Developing and manufacturing new brand new gear from the ground up is not something done with ease even in far more developed countries with much more financial resources and industrial base .

Actually it is. The R&D is not the problem. Not at all. Especially if there are established organisations and experience. All it usually takes is some time, commitment and money. The problems come from the latter two not being there.
 

Mr. T (MrT4) said:

If you look at comparable GDP countries , none builds space rockets, jets, helicopters, nuclear subs, tanks and everything else that goes with it .

This is relevant why?

Mr. T (MrT4) said:

so they want to wage war now is not quite what they were planing for.

That is very true. They planned for the UA to be a push over and the entire thing done within a few days. A few weeks tops.
Most of their projects are for long term. Once they started to openly antagonise the West they need the strategic assets for it. Never the less even these strategic assets are mostly Soviet era desgings.

Mr. T (MrT4) said:

To ilustrate how small development potential of certain industries is :

First of all you listing isn't correct. You are also mixing supply chain, subsystem contractor and R&D. Its much more complicated than you make it seem. Some things you say are simply false.

Mr. T (MrT4) said:

practicaly all the ships use cannon installations from one company

That for example is utter BS.
Most German Navy ships alone carry guns from three different manufacturers. In the German Navy as a whole guns from at least four manufacturers are used. From the top of my head without google.

You fail to understand how the interconected globalised industry works. For starters the main contractors, who usually get the credit and whos name is mentioned in wikipedia, is not necessarily the manufacturer.
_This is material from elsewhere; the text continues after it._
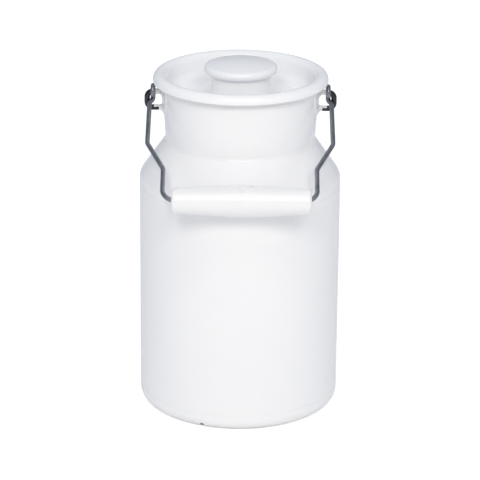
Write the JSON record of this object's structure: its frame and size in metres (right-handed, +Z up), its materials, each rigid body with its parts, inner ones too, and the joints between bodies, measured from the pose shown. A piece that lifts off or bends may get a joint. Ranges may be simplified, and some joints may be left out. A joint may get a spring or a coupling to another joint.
{
  "type": "milk can",
  "caption": "Enamelled steel milk can with a straight round body, cone shoulder, drop-in lid with hollow knob and a swinging wire bail with a turned grip.",
  "frame": {"origin": "centre of the foot ring, on the plane the can stands on", "axes": "+Z up the can's axis, -Y to the front where the bail rests, the two ears along X"},
  "size_m": [0.12, 0.1372, 0.2116],
  "materials": {
    "enamel": "gloss white vitreous enamel on sheet steel",
    "wire": "drawn grey steel wire",
    "lacquered_wood": "white gloss lacquer on turned wood"
  },
  "bodies": {
    "can": {"base_pan": "enamel", "body_wall": "enamel", "shoulder": "enamel", "neck": "enamel", "ear_plate_left": "enamel", "ear_plate_right": "enamel", "ear_loop_left": "enamel", "ear_loop_right": "enamel"},
    "bail": {"bail_wire": "wire"},
    "grip": {"grip": "lacquered_wood"},
    "lid": {"lid_pan": "enamel", "knob_stem": "enamel", "knob_cap": "enamel"}
  },
  "joints": [
    {"name": "bail_swing", "type": "hinge", "parent": "can", "child": "bail", "pos_m": [0, 0, 0.193], "axis": [-1, 0, 0], "range_deg": [0, 247]},
    {"name": "grip_spin", "type": "hinge", "parent": "bail", "child": "grip", "pos_m": [0.001, -0.06791, 0.14799], "axis": [1, 0, 0], "continuous": true},
    {"name": "lid_lift", "type": "slide", "parent": "can", "child": "lid", "axis": [0, 0, 1], "range_m": [0, 0.04]}
  ]
}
They are allmost certainly not the manufacturer of all subcomponents and parts. The country the main contractor is from is usually NOT identical to the country the corporation is from to which they belong. The manufacturers of subcomponents do not produce all parts themself. Usually nowadays the vertical integration of production is rather low. In defense its higher than usual but this is still bellow 50 %. The important question is where do all the subcomponents and parts come from. This is usually negotiated and most of the time it has a very high local percentage.
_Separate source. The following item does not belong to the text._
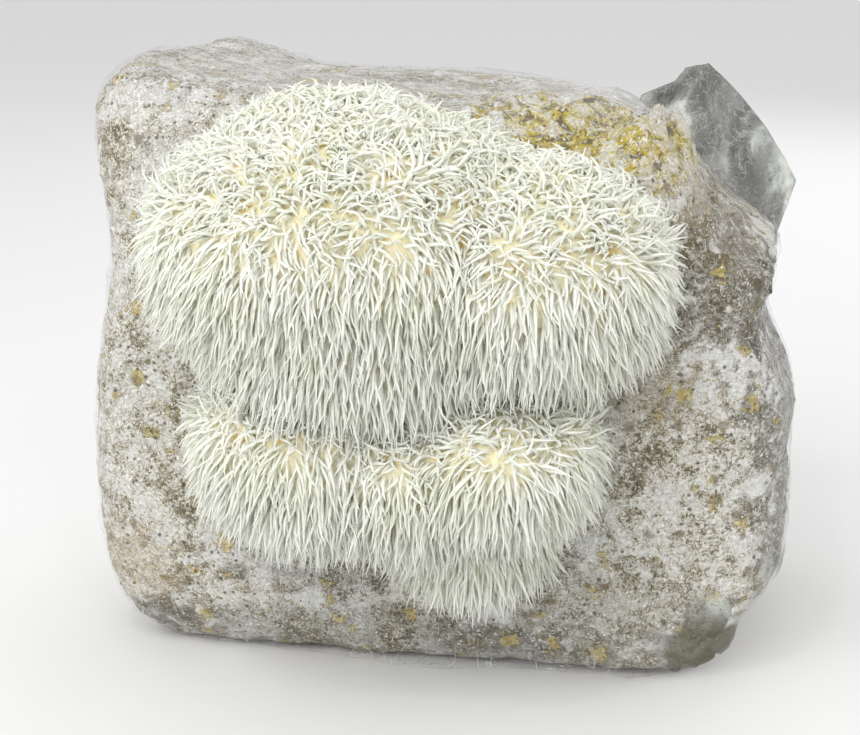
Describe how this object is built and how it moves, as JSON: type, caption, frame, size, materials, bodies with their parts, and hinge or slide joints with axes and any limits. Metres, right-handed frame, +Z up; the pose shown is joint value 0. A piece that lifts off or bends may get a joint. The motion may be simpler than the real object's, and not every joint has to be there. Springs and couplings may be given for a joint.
{
  "type": "lion's mane mushroom on a bagged fruiting block",
  "caption": "Shaggy ivory lion's mane mushroom hanging in lobes of long soft spines from the front of an upright sawdust fruiting block in a clear film bag.",
  "frame": {"origin": "on the surface the block stands on, under the middle of the whole object's box", "axes": "+Z up; the mushroom faces -Y; +X is to the right of someone who faces the mushroom"},
  "size_m": [0.1988, 0.1874, 0.1673],
  "materials": {
    "mushroom": "soft ivory spines, tan at their roots, slightly translucent and moist",
    "substrate": "sawdust run through with white mycelium, brown and ochre patches",
    "film": "clear wrinkled film, wet-looking, milky where it is folded double"
  },
  "bodies": {
    "root": {"mushroom": "mushroom", "substrate_block": "substrate", "grow_bag": "film"}
  },
  "joints": []
}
Its also important to note that certain parts can not be bought. All nations restrict export of security critical parts and know how. If a contract to get this is negotiated it usually comes with a lot of strings attached.

Mr. T (MrT4) said:

So when Koreans start a new tank they can buy 50% of the parts off the shelf abroad

No they can't. As mentioned above. They won't get the critical parts. It also doesn't make sense to design a build your own tank or weapon system in general if you can not produce it domestically.
The Koreans got some help and bought some common and easy to get licenses but the production of the K2 is allmost entirely domestic.

Mr. T (MrT4) said:

same goes for Israelis

Same as the Koreans. Plus there are several nations who will not trade weapons with Israel. Why do you think Israel has such a large defense industry. There used to be embargoes in place which forced them to produce semself. Same with South Africa.
 

Mr. T (MrT4) said:

Even US buys most of the stuff abroad and has production localized at home.

No they don't. They buy from a local part of an international cooperation. They go to great length to make sure all manufacturing is done locally. Who actually developed what is not really important.
Furthermore the question in the argument you are trying to make would be: WHY? Why do they buy x and not y. It has NOTHING to do with the capability to do R&D. The main driving force behind such decision is plain and simple: cost.

Mr. T (MrT4) said:

You know its much easier to develop around COTS parts sourced all over the world

No its not. It produces a lot of new challanges and problems. Which you would not have with a 100 % vertical integration of manufacturing.

Mr. T (MrT4) said:

Just look at the issues with making a domestic powertrain for many tank projects like Turk Altai tank or Korean Black Panther.

Nobody ever said it is easy as such or there won't be any problems. But this is irrelevant to the discussion. Both Korea and Turkey started from 0. Their first domestic MBT programms. They also tried to enter directly into the 3rd gen. In the case of Turkey they are still in the process to become a full industrialised country. Yet they managed to pull it off.
Russia on the other hand has the know how. They have been developing weapon systems for a very long time. They also managed to develope the T-14. As an all domestic program. But they can not manage to get it into production. They don't lack R&D they lack the manufacturing. Since the fall of the Iron Curtain they had allmost 40 years now to modernise. Which they did not. They wasted time and resources for god knows what. Whos fault is it that the Russian industry could not profit from the globalised economy like for example Korea and Turkey could? The Russians deliberatly chose to take the path they are on decades ago. This is now biting them in the ass. The equipment their troops actually use is not up to modern standards.
There is no sugarcoating they fucked up. Royally. Now they are isolated and will be left behind. If they are unluck they will end up like North Korea.
 

Murpat

From: Murpat

4-Jul

schnuersi said:

You also should keep in mind that with the latest gear in several cases Russia is not the main user.

And this would appear to be the issue with German procurement as well - tiny orders - needing extensive export orders to make things worthwhile for the manufacturers - even though Germany can afford them - unlike Russia.

For your delight and delectation (!):-

https://www.youtube.com/watch?v=8jDUVtUA7rg

You may have difficulty with the dialect but perservere.